[Objective] What is wanted is an exact restatement of the lines from the one with "pairing = pairing.fuse(rod(PAIR_R" through the one with "cad_parts[obj.name] = obj", both included, and of no other lines.

== Recorded data

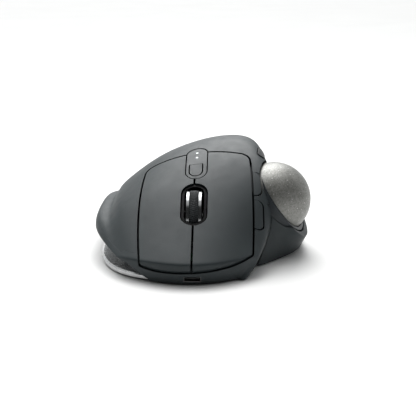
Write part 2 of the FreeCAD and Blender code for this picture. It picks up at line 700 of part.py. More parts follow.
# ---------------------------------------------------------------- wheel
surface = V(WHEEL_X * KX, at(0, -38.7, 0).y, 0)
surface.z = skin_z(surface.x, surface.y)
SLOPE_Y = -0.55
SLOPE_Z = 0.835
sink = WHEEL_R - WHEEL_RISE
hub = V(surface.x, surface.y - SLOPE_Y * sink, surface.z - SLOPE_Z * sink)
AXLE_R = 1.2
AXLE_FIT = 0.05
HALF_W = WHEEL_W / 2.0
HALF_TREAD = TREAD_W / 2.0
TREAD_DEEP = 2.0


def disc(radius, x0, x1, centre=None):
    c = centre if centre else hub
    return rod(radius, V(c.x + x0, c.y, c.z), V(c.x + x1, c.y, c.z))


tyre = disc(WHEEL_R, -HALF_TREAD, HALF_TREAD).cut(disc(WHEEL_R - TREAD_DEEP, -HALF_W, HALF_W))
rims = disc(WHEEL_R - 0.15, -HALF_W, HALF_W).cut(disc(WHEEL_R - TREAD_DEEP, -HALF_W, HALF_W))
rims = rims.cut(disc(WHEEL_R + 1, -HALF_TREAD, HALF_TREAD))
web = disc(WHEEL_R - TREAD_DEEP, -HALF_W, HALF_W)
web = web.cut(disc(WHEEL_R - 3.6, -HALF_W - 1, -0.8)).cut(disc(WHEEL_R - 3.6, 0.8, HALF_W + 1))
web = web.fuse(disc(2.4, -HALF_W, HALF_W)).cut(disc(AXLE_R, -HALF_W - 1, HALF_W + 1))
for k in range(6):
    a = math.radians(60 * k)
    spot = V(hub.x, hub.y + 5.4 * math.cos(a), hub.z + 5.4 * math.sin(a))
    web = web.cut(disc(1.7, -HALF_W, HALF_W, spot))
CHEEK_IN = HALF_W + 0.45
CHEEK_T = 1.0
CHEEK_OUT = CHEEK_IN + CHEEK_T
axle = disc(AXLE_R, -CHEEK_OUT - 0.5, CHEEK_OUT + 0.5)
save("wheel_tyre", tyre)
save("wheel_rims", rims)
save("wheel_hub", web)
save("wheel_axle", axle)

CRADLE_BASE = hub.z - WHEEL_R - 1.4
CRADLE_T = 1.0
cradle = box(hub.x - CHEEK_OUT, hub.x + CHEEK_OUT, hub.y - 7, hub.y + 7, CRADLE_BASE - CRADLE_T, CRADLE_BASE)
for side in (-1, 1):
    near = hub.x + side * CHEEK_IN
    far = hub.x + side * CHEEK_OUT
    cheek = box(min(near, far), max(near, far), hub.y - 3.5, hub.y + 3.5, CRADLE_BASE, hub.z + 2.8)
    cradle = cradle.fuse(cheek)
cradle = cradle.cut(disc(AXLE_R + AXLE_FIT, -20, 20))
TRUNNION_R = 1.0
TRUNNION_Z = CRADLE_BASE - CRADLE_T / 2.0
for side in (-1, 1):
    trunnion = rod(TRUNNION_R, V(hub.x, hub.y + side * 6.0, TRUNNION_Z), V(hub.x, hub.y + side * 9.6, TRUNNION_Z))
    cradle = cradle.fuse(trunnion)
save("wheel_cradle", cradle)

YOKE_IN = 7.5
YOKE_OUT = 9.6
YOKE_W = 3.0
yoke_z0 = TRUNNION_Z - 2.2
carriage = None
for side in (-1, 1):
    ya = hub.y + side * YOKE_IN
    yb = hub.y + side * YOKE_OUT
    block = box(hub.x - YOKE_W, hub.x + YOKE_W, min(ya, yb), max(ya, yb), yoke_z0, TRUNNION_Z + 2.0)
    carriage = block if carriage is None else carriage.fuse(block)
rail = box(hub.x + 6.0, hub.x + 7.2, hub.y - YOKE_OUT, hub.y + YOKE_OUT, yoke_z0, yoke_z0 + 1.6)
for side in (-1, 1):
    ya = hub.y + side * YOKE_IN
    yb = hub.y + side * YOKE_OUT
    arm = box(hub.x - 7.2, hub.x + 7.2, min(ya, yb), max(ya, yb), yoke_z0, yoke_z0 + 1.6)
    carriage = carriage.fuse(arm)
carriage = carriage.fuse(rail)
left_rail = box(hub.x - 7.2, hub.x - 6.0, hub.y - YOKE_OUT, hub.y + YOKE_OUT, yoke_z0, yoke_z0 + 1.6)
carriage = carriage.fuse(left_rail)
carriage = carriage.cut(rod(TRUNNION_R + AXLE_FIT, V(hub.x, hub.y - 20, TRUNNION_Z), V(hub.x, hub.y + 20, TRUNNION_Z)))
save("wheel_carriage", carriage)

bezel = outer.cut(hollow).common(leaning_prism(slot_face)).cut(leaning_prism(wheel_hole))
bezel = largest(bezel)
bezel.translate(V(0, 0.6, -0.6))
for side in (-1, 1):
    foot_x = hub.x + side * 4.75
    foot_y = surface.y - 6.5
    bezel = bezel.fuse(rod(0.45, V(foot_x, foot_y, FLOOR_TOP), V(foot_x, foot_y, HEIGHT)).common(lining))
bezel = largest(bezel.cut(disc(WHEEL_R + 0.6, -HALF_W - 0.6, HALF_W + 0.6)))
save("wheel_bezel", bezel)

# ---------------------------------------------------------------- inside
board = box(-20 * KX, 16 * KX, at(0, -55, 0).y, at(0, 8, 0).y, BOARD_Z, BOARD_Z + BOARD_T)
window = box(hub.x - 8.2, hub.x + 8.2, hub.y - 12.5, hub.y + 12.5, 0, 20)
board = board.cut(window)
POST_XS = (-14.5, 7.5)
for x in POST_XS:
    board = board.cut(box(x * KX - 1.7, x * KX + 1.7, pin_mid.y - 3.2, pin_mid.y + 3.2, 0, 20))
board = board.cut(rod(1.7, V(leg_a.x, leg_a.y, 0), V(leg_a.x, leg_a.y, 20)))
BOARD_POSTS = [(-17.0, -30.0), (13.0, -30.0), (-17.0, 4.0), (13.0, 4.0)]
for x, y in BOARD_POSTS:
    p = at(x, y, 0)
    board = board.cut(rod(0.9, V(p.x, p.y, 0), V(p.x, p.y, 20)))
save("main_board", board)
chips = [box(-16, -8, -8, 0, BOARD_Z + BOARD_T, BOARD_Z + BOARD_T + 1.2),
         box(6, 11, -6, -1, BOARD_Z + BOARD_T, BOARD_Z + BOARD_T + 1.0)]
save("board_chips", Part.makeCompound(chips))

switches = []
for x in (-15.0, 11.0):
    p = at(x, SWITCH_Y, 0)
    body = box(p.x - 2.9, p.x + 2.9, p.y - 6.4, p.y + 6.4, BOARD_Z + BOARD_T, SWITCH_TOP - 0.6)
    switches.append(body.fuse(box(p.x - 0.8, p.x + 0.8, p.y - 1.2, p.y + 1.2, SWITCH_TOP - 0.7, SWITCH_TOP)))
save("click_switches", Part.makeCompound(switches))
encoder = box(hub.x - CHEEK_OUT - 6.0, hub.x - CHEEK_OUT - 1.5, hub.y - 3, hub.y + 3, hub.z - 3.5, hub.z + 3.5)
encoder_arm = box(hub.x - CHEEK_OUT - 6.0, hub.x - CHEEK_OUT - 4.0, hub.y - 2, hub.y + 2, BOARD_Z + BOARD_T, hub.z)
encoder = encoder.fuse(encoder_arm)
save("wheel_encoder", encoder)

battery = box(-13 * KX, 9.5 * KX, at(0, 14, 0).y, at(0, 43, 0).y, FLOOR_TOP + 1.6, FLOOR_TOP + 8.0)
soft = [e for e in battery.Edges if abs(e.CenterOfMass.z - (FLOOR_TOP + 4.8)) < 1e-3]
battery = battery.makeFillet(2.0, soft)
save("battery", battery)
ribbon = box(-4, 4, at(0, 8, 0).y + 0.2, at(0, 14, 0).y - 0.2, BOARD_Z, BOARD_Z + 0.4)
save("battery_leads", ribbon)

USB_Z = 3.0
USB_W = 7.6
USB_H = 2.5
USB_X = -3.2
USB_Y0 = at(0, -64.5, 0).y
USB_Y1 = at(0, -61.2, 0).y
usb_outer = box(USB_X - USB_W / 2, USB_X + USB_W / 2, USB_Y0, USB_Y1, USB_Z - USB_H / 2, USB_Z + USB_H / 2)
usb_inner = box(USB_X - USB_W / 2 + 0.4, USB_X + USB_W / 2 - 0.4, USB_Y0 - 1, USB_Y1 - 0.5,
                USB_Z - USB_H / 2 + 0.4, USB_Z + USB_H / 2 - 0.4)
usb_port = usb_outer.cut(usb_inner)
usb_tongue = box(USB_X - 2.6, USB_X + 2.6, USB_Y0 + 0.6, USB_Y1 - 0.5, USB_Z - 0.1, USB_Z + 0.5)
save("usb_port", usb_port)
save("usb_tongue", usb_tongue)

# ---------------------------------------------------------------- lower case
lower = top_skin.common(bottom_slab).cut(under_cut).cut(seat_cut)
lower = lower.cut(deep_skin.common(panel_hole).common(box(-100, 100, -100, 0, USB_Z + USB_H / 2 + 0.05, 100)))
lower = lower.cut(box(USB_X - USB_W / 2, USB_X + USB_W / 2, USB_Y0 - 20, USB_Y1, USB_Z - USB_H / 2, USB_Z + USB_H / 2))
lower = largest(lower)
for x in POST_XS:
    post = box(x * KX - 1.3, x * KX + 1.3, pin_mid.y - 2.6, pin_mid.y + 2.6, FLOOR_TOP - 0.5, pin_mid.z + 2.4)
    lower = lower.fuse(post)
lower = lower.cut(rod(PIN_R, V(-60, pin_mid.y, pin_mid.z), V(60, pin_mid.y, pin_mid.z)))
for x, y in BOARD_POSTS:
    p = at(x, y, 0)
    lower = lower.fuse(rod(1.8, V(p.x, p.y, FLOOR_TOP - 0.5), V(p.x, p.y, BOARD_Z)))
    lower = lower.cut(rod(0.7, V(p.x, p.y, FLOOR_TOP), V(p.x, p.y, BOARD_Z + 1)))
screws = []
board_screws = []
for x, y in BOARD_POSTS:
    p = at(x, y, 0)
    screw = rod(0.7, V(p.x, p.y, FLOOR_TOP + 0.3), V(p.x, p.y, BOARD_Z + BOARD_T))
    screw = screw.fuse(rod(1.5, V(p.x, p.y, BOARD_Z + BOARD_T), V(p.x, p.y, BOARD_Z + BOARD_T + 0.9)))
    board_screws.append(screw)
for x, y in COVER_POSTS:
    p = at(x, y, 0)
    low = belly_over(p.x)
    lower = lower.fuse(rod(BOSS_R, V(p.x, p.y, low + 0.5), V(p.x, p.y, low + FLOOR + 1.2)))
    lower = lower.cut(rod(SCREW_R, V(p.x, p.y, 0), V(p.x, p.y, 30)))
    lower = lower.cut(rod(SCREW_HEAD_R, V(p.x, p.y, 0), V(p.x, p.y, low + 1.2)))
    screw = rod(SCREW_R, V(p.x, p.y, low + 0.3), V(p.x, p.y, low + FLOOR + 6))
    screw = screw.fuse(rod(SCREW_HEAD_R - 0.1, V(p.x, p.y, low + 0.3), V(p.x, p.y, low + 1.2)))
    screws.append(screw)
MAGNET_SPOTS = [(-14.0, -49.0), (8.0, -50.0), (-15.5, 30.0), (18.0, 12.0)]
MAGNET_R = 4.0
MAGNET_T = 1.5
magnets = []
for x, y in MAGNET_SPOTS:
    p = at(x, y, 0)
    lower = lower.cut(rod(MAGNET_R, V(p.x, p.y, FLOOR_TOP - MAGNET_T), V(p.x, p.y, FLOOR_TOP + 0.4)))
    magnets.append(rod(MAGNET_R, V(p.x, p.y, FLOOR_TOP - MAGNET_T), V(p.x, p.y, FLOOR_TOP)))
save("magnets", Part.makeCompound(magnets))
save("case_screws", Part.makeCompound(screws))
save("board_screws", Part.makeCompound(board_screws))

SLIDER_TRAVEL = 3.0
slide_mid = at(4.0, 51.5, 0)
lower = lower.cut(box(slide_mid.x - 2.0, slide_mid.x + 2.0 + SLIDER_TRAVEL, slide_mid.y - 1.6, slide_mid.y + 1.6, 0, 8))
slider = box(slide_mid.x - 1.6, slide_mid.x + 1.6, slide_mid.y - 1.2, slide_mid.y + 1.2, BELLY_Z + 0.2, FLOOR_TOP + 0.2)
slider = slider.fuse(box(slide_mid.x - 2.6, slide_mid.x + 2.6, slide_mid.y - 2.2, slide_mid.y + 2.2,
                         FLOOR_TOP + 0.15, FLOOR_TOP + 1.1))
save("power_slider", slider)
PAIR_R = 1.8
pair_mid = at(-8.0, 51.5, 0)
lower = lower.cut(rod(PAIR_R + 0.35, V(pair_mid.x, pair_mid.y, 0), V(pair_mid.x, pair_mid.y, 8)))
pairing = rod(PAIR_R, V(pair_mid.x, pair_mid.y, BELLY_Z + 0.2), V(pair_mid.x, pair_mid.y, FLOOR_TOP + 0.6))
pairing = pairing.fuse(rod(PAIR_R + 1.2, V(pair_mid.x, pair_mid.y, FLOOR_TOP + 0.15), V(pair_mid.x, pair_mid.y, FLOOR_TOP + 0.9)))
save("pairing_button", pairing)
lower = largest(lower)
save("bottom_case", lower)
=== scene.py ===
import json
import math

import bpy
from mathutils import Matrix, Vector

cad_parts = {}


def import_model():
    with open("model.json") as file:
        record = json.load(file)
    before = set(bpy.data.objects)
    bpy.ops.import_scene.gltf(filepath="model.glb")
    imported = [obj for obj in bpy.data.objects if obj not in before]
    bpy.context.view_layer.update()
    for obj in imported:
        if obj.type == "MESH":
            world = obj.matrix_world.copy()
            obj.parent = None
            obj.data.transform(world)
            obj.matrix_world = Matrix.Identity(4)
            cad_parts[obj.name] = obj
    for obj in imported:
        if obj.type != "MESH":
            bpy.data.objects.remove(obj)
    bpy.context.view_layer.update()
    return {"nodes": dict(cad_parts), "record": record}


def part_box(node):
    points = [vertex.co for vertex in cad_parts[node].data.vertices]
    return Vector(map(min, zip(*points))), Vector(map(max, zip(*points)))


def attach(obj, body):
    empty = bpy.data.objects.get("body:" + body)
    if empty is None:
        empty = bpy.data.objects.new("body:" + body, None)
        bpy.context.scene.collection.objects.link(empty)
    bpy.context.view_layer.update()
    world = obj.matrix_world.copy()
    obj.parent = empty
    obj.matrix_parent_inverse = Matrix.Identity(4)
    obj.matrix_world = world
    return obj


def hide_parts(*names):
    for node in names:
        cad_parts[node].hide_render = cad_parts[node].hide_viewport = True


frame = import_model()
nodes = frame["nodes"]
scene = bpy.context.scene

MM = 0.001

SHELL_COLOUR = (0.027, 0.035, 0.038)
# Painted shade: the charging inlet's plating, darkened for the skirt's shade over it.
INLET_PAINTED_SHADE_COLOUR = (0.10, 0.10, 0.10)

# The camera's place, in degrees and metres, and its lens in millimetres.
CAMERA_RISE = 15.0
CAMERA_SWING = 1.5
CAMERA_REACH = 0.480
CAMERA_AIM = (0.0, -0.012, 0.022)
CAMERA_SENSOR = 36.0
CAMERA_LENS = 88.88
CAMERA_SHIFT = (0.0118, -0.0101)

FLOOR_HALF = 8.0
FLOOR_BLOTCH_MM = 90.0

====

[Exercise output]
pairing = pairing.fuse(rod(PAIR_R + 1.2, V(pair_mid.x, pair_mid.y, FLOOR_TOP + 0.15), V(pair_mid.x, pair_mid.y, FLOOR_TOP + 0.9)))
save("pairing_button", pairing)
lower = largest(lower)
save("bottom_case", lower)
=== scene.py ===
import json
import math

import bpy
from mathutils import Matrix, Vector

cad_parts = {}


def import_model():
    with open("model.json") as file:
        record = json.load(file)
    before = set(bpy.data.objects)
    bpy.ops.import_scene.gltf(filepath="model.glb")
    imported = [obj for obj in bpy.data.objects if obj not in before]
    bpy.context.view_layer.update()
    for obj in imported:
        if obj.type == "MESH":
            world = obj.matrix_world.copy()
            obj.parent = None
            obj.data.transform(world)
            obj.matrix_world = Matrix.Identity(4)
            cad_parts[obj.name] = obj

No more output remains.